Low and behold, someone found the box of food behind the dumpster. I don’t know if someone saw him with the box of food or if the employees just liked to hangout behind the dumpster. The particular employee that found the box wanted desperately to be promoted, so ratting our coworker out would help her look good to management. The way that restaurant was ran developed a hierarchy of suck ups who tried to look like goody two shoes.

Ignorance is bliss

I didn’t think much about the situation with my coworker taking the food. Closing down the kitchen is very hands-on, and I didn’t have any time to sit around and think about what just happened. I noticed a couple of the other coworkers talking, but I didn’t know that the guy got caught with the box of food until after my shift.

After I clocked out, I noticed my disturbed coworker wanted to stick around and talk. He told me how he had gotten caught and that he thought the manager was going to tell the operator which would likely result in him getting fired. I had an early shift the next day, and my coworker told me he was going to come in and apologize and beg for his job. The manager that was on duty when he got caught was also working the next morning. She just told him to go home and not worry about it.

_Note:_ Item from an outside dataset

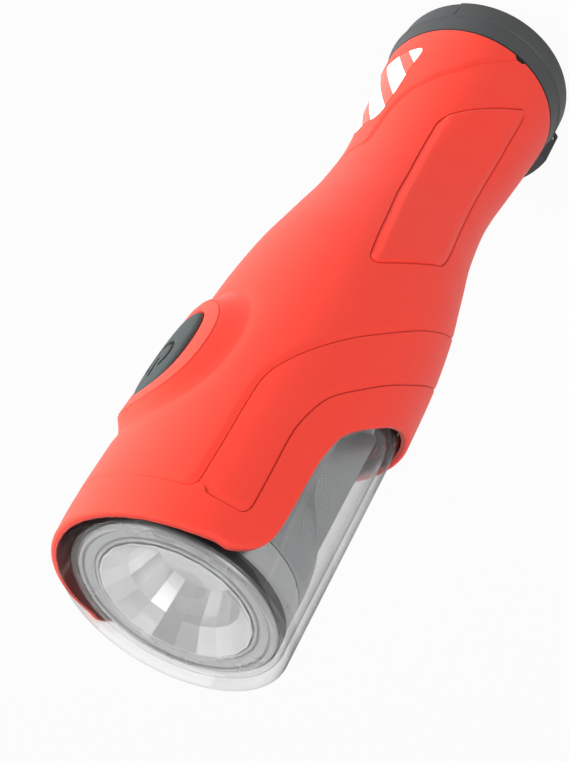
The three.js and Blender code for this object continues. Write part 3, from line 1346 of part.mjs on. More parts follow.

I thought the whole situation was over with, and we continued on as usual with work for the next couple of weeks.

Surprise, you’re fired!

A couple of weeks after the night my coworker got caught, I arrived to my normal shift early. All the guys on my shift hated their jobs, so we needed our time to meetup and complain about work in the parking lot before clocking in. The thief coworker was working that day, and as we were walking in, the owner of the restaurant pulled up on us. “My office! Now!” He yelled out of his truck window.

Stunned, we continued to walk into the restaurant. “Bro, what do you think this is about?” My coworker asked me. I responded, “I don’t know, but it appears we’re about to get fired.” Once we were in the restaurant, the owner came busting through the door, told me to sit down and took my coworker back to the office. I waited for about 30 minutes before he came and got me. Those 30 minutes felt like a lifetime to my 18-year-old self.

The owner asked me what had happened a couple of weeks ago on the night shift. I responded, “Is this about the box of food that was found?” He confirmed, and then I told my account of the story. I told him that I had put the leftover food in a box and that I sat it somewhere and it ended up disappearing. In a raised voice, he said “You expect me to believe that story!?”

After threatening me with pressing charges for theft, I finally told him that I knew my coworker was going to take the food. I don’t know why I didn’t just say that to begin with. I guess I was trying to cover for my coworker. After confessing, he fired me on the spot. Thankfully, he didn’t press charges on me. I’m not quite sure what he could have had me arrested  for anyways though.

Take away

I guess since I didn’t tell the truth to begin with, it cost me my job. I have no idea what my coworker told the owner, so he could have totally thrown me under the bus.

Getting fired like this was a pretty big blow to my confidence. Although it was just a silly high school job, it impacted the way I go about work to this day, 7 years later.

The main takeaway I have from this experience is to always speak the truth. I very well could have kept my job if I had just gotten my story straight the first time in the interrogation.

Another lesson learned is to always put out fires when you see sparks. I should’ve been proactive and had my name cleared from the situation long before the day I got fired. I took the route of staying quiet, and that seemed to backfire on me. I should have gone straight to a manager and told them that my coworker was taking food. While I don’t like ratting people out, I lost my job and my only source of income because I held my tongue.

Thankfully, this is the only time I’ve been fired and I’m currently employed in the IT field.